I'll check in with some sources and see what's going on. Now, as usual, remember that the day-to-day operations of Chivas USA happen in Carson, not in Guadalajara, and any coaching moves would come out of here, not from down there. So if Preki is removed, it will likely be Shawn Hunter's decision and as far as I know Hunter is happy with Preki's job and not looking to remove him.

ADD: Hernandez and Padilla each scored a goal in Tapatio's 2-2 tie in Primera A action over the weekend. Ledezma also started and played 90 minutes. Carlos Borja, meanwhile, also started and played 90 minutes. Borja is of course a Chivas USA cast-off.

Guardado out of US game

Andres Guardado has been ruled out of Mexico's World Cup qualifier against the United States on Feb. 11 in Ohio. Guardado's calf injury will take a minimum of six weeks to heal.

Guardado scored a goal against the US in the 2007 Gold Cup final and has become one of El Tri's best players.

The injury could open the door for Edgar Castillo to play against the Americans. Castillo is a capable left sided player but will have to earn a spot in the starting lineup.

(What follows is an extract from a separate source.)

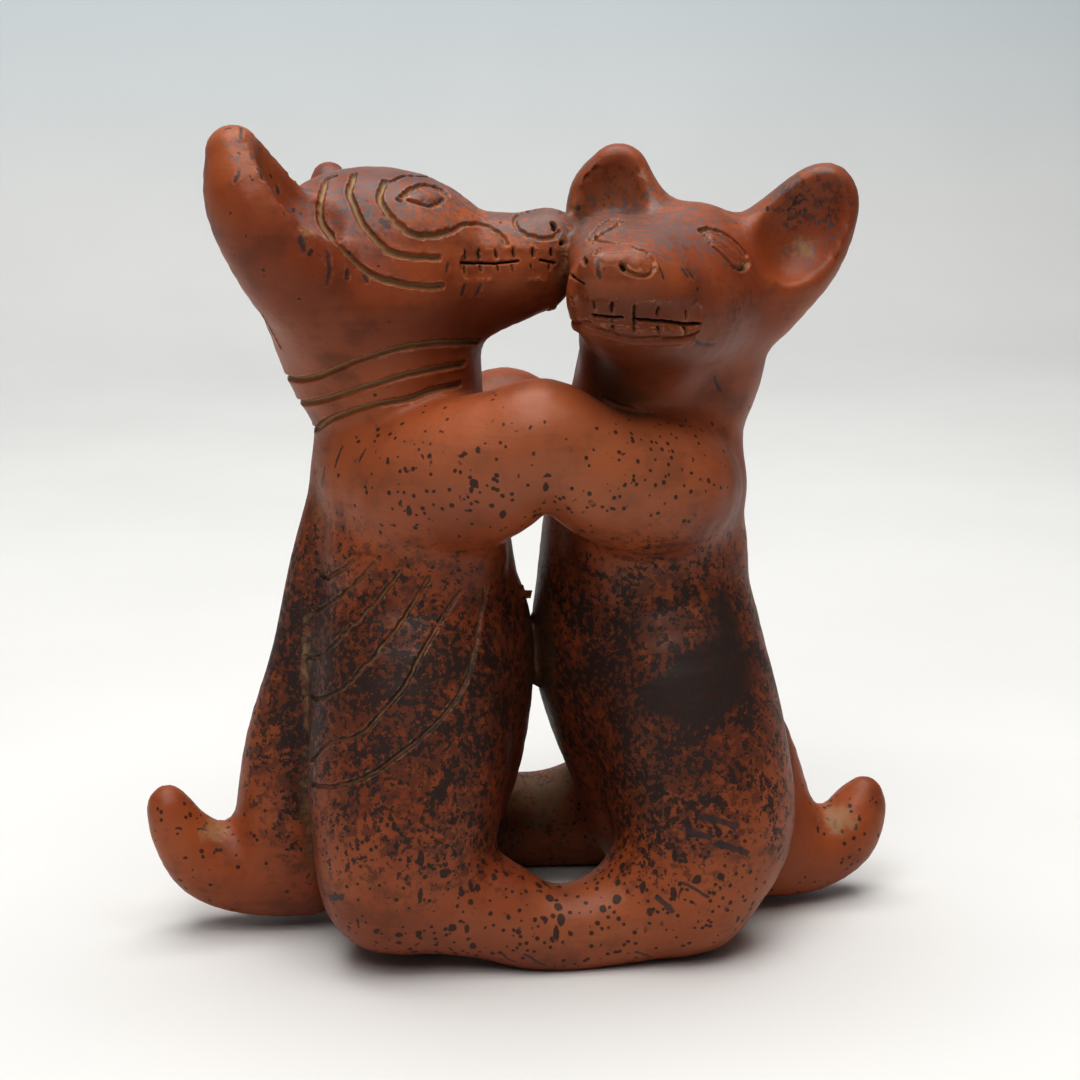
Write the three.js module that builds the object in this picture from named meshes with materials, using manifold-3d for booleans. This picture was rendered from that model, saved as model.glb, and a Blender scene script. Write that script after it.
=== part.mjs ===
// Pair of dogs standing on their hind legs and embracing, modelled by hand in red clay and fired as one.
// It is one closed solid: round masses melted into one another give its skin, the incised lines are pressed
// into the skin, and facets are merged where it is plain. +X runs from the left dog to the right one, -Y is
// the front, and the floor is at zero.
import * as THREE from 'three';
import { mergeVertices } from 'three/addons/utils/BufferGeometryUtils.js';
import Module from 'manifold-3d';

// Driving dimensions, in millimetres
const height = 210; // floor to the tip of the tallest ear
const earWall = 4.4; // clay left behind the hollow of an ear
const lineWidth = 2.4; // incised line, edge to edge
const lineDepth = 1.4; // incised line, below the skin
const footFlat = 1.6; // clay rubbed off the undersides of the legs to make them flat

// How finely the skin is drawn, in millimetres, and the number of facets kept
const latticeStep = 3; // cell of the lattice that the skin is first drawn through
const lineStep = 1.6; // facets beside an incised line are split down to this
const halvings = 3; // times that they can be split
const facets = 8200;

// The pose, the proportions and the carving are in hundredths of the height
const share = height / 100;
const beadsPerSpan = 4; // steps of a limb's curve between two of its balls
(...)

El Tri gathers for first time

Mexico coach Sven Goran Eriksson will have a team in place for the next three days to work on tactics with an eye towards the Sweden game. This is probably many of the same players who, along with the smattering of Mexicans based in Europe, will be in Columbus for US-Mexico.

So if you are a US supporter and aren't familiar with these names, start getting to know them.

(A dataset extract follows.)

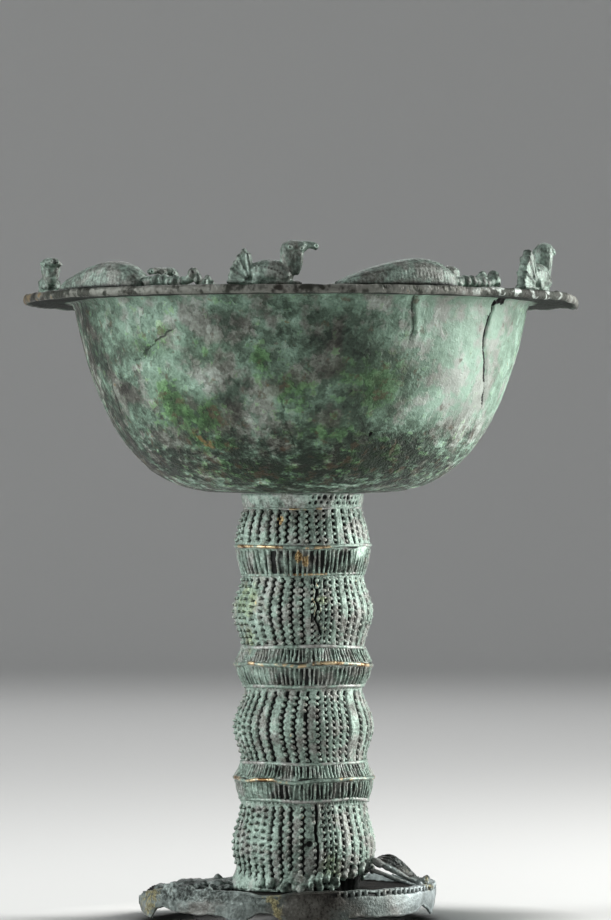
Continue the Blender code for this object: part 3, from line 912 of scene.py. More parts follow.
def filled(angle, height):
    """1 where dirt fills the grooves, which the photograph shows on the left of the front."""
    left = fade(angle, -8.0, -42.0)
    back = fade(angle, -150.0, -110.0)
    wander = 0.25 * np.sin(3.0 * angle + 90.0 * height) + 0.2 * np.sin(260.0 * height)
    return np.clip(left * back * (0.75 + wander), 0.0, 0.85)


def row_angles(section, share):
    """Angle of every column of a beaded section at each share of its height."""
    rows = row_places(section[-1]) + row_sway(section[-1], share)
    following = np.roll(rows, -1, axis=-1)
    following[:, -1] += TAU
    part = np.arange(ROW_COLUMNS) / ROW_COLUMNS
    columns = rows[..., None] + part * (following - rows)[..., None]
    return columns.reshape(len(share), -1)


def column_angles(heights):
    """Angle of every column of the stem at each height, eased over from one beaded section to the next."""
    levels, angles = [], []
    for section in STEM:
        if section[0] == "beaded":
            share = np.linspace(0.0, 1.0, 30)
            levels.append(section[1] + share * section[2])
            angles.append(row_angles(section, share))
    levels, angles = np.concatenate(levels), np.concatenate(angles)
    return np.stack([np.interp(heights, levels, column) for column in angles.T], -1)


def bead_places():
    """Of every bead: angle, height, radius there, free width in mm, pitch, tilt, how far it is a bridge."""
    draws = np.random.default_rng(17)
    places = []
    for section in STEM:
        kind, base, tall = section[:3]
        if kind != "beaded":
            continue
        pitch, tilt = BEADED[section[-1]][:2]
        count = round((tall - 1.6 * MM) / pitch)
        for row in range(STEM_ROWS):
            phase = draws.uniform(-0.3, 0.3)
            share = (0.8 * MM + (np.arange(count) + 0.5 + phase) * pitch) / tall
            share = share[share < 1.0 - 0.8 * MM / tall]
            columns = row_angles(section, share)
            angle = columns[:, row * ROW_COLUMNS]
            wide = (columns[:, row * ROW_COLUMNS + ROW_COLUMNS // 2] - angle) * 2.0 * STEM_REACH
            bridge = fade(angle, 6.0, 30.0)
            bridge = 0.75 * bridge * fade(angle, 150.0, 110.0)
            for i in range(len(share)):
                height = base + share[i] * tall
                radius = section_radius(section, share[i])
                places.append((angle[i], height, radius, wide[i], pitch, tilt, bridge[i]))
    return places


def pit_finder(places):
    """Finds the nearest pit: beside a bead, or under it where the beads are bridges."""
    tree = kdtree.KDTree(len(places))
    for number, (angle, height, radius, _, pitch, _, bridge) in enumerate(places):
        beside = 0.95 * MM * (1.0 - bridge) / radius
        below = 0.5 * pitch * bridge + 0.25 * MM * (1.0 - bridge)
        tree.insert(round_axis(radius, angle + beside, height - below), number)
    tree.balance()
    return tree


def near_split(angle, height):
    for pixels in STEM_SPLITS:
        stops = sorted(on_stem(*pixel)[::-1] for pixel in pixels)
        levels, angles = np.array(stops).T
        if levels[0] < height < levels[-1]:
            if abs(turned(angle, np.interp(height, levels, angles))) * STEM_REACH < 0.8:
                return True
    return False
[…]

Goalkeepers: Oswaldo Sánchez (Santos), Guillermo Ochoa (America), José de Jesús Corona (Tecos).

Defenders: Juan Carlos Valenzuela (America), Israel Castro (Pumas), Leobardo López (Pachuca), Edgar Dueñas (Toluca), Diego Martínez (Monterrey), Julio Cesar Domínguez (Cruz Azul), Fausto Pinto (Cruz Azul), Edgar Castillo (America), Israel Martínez (San Luis).

Midfielders: Antonio Naelson Sinha (Toluca), Pavel Pardo (America), Luis Pérez (Monterrey), Leandro Augusto (Pumas), Lucas Ayala (Atlas).

Forwards: Alberto Medina (Chivas), Cesar Villaluz (Cruz Azul), Matías Vuoso (Santos), Carlos Ochoa (Chivas), Néstor Calderón (Toluca), Marco Fabián (Chivas).